Rooted in the community of the city it has been quietly supplying cafes county-wide and the adjacent Roots Coffee and Community cafe in Alvin Street with coffee for - well, let's just say since pre-hipster days.

'Pre-hipster', because this company was sourcing its own coffee, striking deals direct with farmers to ensure the money went straight to them, and bringing their black gold back to Gloucestershire to roast long before it was a trendy micro-business model for the hirsut and tatooed.

Off the back of its hard work it was able to become a major piece of the collective that created the much-lauded social enterprise that is Roots Coffee and Community.

While the relationships it has built up home and abroad continue to flourish, the closure of its customers' businesses not only wiped out immediate plans for expansion, but possibly threatens its very existance. Which the great Gloucestershire public come in.

Quite simply, we can help it survive by ordering from it, for personal or business use. The thrust f its story will now be familiar to many, and unerlines why it is so important for us here in the county to stick together.

"As you can imagine we've lost 90 per cent of our customers who are now shut-down for months so we are trying to reinvent ourselves. We can still roast, pack and send out and are promoting our web shop and coffee for home," said Ian Meredith, now managing director of Ethical Addictions, a company he founded in 2006 and which now has five staff.

"To grow a business is so hard, and until two weeks ago we were in a great place in growth, developing relationships overseas, investing in social projects and supplying customers across the country.

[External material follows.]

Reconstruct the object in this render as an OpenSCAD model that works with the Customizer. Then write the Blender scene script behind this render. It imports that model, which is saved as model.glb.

"We were looking at new premises to build a bigger roastery and the future was looking really good for us, and for farmers in Tanzania and Brazil (where it sources its coffee beans from).

"Now, who knows, about 90 per cent of our customers are shut-down and we need to plan for possibly months like this.

"We have some reserves, we're grateful for some government help, and we are certainly grateful for faithful customers.

"So now, with everyone working at home we are looking to our customers with retail shops to continue trading and our online shop to fuel nation with caffeine at home.

"We have great staff and I'm confident we'll get through this when everything calms down and we find a new normal. We just hope and pray that all our customers get through this and open up again."